Samborombón Bay is a stopover point for rest and feeding during the enormous migrations undertaken each year by Nearctic shorebirds, such as birds of the Scolopacidae and Charadriidae families. Notable species include the red knot, the Hudsonian godwit, the white-rumped sandpiper, the sanderling, the white-rumped whimbrel, the ruddy turnstone, etc. It is also noteworthy that 10% of the world's population of buff-breasted sandpiper winter there. It also has good populations of rheas.
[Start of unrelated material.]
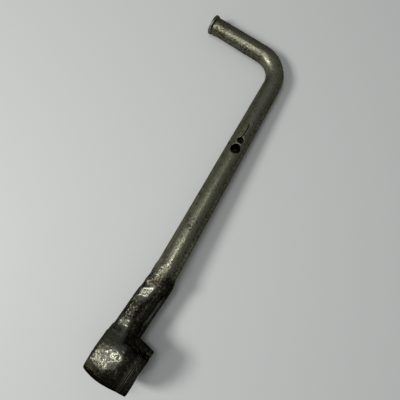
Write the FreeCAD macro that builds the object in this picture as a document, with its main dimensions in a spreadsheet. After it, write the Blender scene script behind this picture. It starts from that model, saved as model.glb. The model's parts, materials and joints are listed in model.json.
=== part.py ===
import FreeCAD, Part
import math
import os
import re
import Sketcher

# Crank-shaped lug wrench, millimetres.
#
# Plan frame, used while the pieces are made: the origin is where the axis of the socket cup crosses
# the axis of the neck. +X runs along the neck to the bar, the cup opens towards -Y, and the hand arm
# points the other way, towards +Y. The axes of cup, neck, bar and arm all lie in the plane Z = 0.
# At the end the whole tool is laid on its side: cup and end collar touch the floor, Z = 0 is the
# floor, and the origin is the middle of the bounding box's underside.

SIZES = [
    ("hex_flats", 21.0, "hexagon recess, across flats"),
    ("hex_depth", 20.0, "hexagon recess, depth from the rim"),
    ("mouth_radius", 13.2, "countersink at the rim, outer radius"),
    ("mouth_depth", 2.0, "countersink at the rim, depth"),
    ("mouth_run", 3.2, "countersink at the rim, how far it narrows over that depth"),
    ("rim_radius", 17.3, "cup, outer radius at the rim"),
    ("rim_reach", 24.6, "cup, neck axis to the rim"),
    ("shoulder_radius", 19.5, "cup, radius where the straight taper starts"),
    ("shoulder_reach", 8.5, "cup, neck axis to the start of the straight taper"),
    ("belly_curve", 44.0, "cup, radius of the curve round its belly"),
    ("heel_radius", 18.2, "cup, radius where the rounded back edge starts"),
    ("heel_reach", 10.2, "cup, neck axis to the rounded back edge"),
    ("heel_curve", 1.5, "cup, radius of the rounded back edge"),
    ("back_radius", 16.8, "cup, radius where the rounded back edge meets the back"),
    ("back_edge", 11.3, "cup, neck axis to the rim of the domed back"),
    ("back_reach", 12.3, "cup, neck axis to the middle of the domed back"),
    ("neck_width", 21.4, "neck, across, in the plane of the tool"),
    ("neck_depth", 16.0, "neck, thickness at right angles to the plane of the tool"),
    ("neck_round", 6.0, "neck, corner radius of the section"),
    ("neck_length", 61.4, "cup axis to the middle of the weld"),
    ("root_gap", 3.0, "gap between neck and bar, filled by the weld"),
    ("bevel", 3.0, "weld bevel on the ends of neck and bar"),
    ("fuller_start", 25.0, "cup axis to the near end of the forged groove"),
    ("fuller_length", 29.0, "length of the forged groove"),
    ("fuller_width", 8.0, "width of the forged groove"),
    ("fuller_depth", 1.6, "depth of the forged groove"),
    ("fuller_end", 4.1, "radius of the forged groove's rounded ends"),
    ("root_radius", 9.3, "bar, radius at the weld"),
    ("bend_radius", 7.2, "bar, radius of the stock in the bend"),
    ("bar_length", 195.2, "bar, middle of the weld to the corner of the two axes"),
    ("bar_kink", 4.9, "angle between neck and bar"),
    ("bend_curve", 21.0, "radius of the bend's centre line"),
    ("bend_turn", 86.1, "angle that the bend turns through"),
    ("arm_length", 68.0, "corner of the axes to the outer face of the collar"),
    ("grip_radius", 6.85, "arm, radius at the collar"),
    ("spigot_radius", 4.0, "turned-down end of the arm that holds the collar"),
    ("collar_radius", 7.9, "end collar, radius"),
    ("collar_width", 2.6, "end collar, thickness"),
    ("rivet_spread", 1.2, "countersink in the collar that the spigot is spread into"),
    ("edge_break", 0.6, "broken edges of collar and rim"),
    ("pin_hole_radius", 3.7, "large blind hole, radius"),
    ("pin_hole_place", 112.7, "large blind hole, distance from the weld"),
    ("pin_hole_floor", -4.0, "large blind hole, height of its floor above the bar's axis"),
    ("spot_hole_radius", 2.4, "small blind hole, radius"),
    ("spot_hole_place", 120.2, "small blind hole, distance from the weld"),
    ("spot_hole_floor", 3.0, "small blind hole, height of its floor above the bar's axis"),
    ("bead_radius", 10.3, "weld bead, greatest radius"),
    ("bead_edge_radius", 8.6, "weld bead, radius at its two edges"),
    ("bead_width", 11.0, "weld bead, width along the bar"),
]

doc = FreeCAD.newDocument("lug_wrench")
sheet = doc.addObject("Spreadsheet::Sheet", "sizes")
for row, (alias, value, meaning) in enumerate(SIZES, start=1):
    sheet.set(f"A{row}", meaning)
    sheet.set(f"B{row}", str(value))
    sheet.setAlias(f"B{row}", alias)
doc.recompute()

Y_AXIS = FreeCAD.Vector(0, 1, 0)
Z_AXIS = FreeCAD.Vector(0, 0, 1)
ALIASES = "|".join(alias for alias, value, meaning in SIZES)
TINY = 1e-7
probe = doc.addObject("App::FeaturePython", "probe")
probe.addProperty("App::PropertyFloat", "number")


def bind(target, **formulas):
    """Bind properties of an object to formulas on the sheet's aliases."""
    for name, formula in formulas.items():
        path = name.replace("__", ".")
        target.setExpression(path, re.sub(rf"\b({ALIASES})\b", r"sizes.\1", formula))


def value_of(formula):
    """The number that a formula on the sheet's aliases gives."""
    bind(probe, number=formula)
    probe.recompute()
    return probe.number


def bind_constraint(sketch, constraint, formula):
    """Add a dimension to a sketch and bind it to a formula."""
    number = sketch.addConstraint(constraint)
    bind(sketch, **{f"Constraints[{number}]": formula})


def place_point(sketch, geometry, vertex, across, up):
    """Hold a point of a sketch at a pair of formulas, measured from the sketch's origin."""
    for direction, axis, formula in (("DistanceX", -2, across), ("DistanceY", -1, up)):
        distance = value_of(formula)
        if abs(distance) < TINY:
            sketch.addConstraint(Sketcher.Constraint("PointOnObject", geometry, vertex, axis))
        else:
            constraint = Sketcher.Constraint(direction, -1, 1, geometry, vertex, distance)
            bind_constraint(sketch, constraint, formula)


def new_body(label):
    body = doc.addObject("PartDesign::Body", label)
    body.Label = label
    return body


def new_sketch(body, name, plane_role, **offset):
    """An empty sketch on one of the body's own origin planes, or offset from it by formulas."""
    plane = next(part for part in body.Origin.OriginFeatures if part.Role == plane_role)
    sketch = body.newObject("Sketcher::SketchObject", name)
    sketch.AttachmentSupport = [(plane, "")]
    sketch.MapMode = "FlatFace"
    bind(sketch, **{f"AttachmentOffset__{path}": formula for path, formula in offset.items()})
    return sketch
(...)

Due to profound anthropogenic disturbance, mammals in the northern coastal sector are scarce, with small species such as bats and rodents, especially coypus, predominating. In Samborombón Bay, mammal diversity increases as the human population and agricultural disturbance decrease due to the low productive qualities of the area. This allows the last populations of the southern pampas deer, one of the most endangered deer species in the world, to survive there. They are accompanied by capybaras, South American wildcats, Pampas vizcachas, Pampas foxes, etc.

=== Flora ===
Thanks to the hydrodynamics of the river, the northern portion of these coasts combines vegetation characteristic of the lower Paraná Delta, such as ceibo trees, native willows and river alders, as well as swamps and reed beds. The most biodiverse forest is the threatened monte blanco, a marginal forest that grows on floodplains, a mixed forest of the Paraná phytogeographic province; its species descend through the forest galleries that border the Uruguay River and, to a much lesser extent, the Paraná River. It once covered the lower Paraná River delta island revees, some restricted areas of the Buenos Aires coast of the upper Río de la Plata, and the mouths of the waterways in the same area, but nowadays it is reduced to a few hectares of great ecological value. The tree layer consists of: black laurel, chal-chal, mataojo, blanquillo, yerba del bugre, tarumá, palo amarillo, canelones (Myrsine sp.), anacahuita, ingá, pacara earpod tree, etc.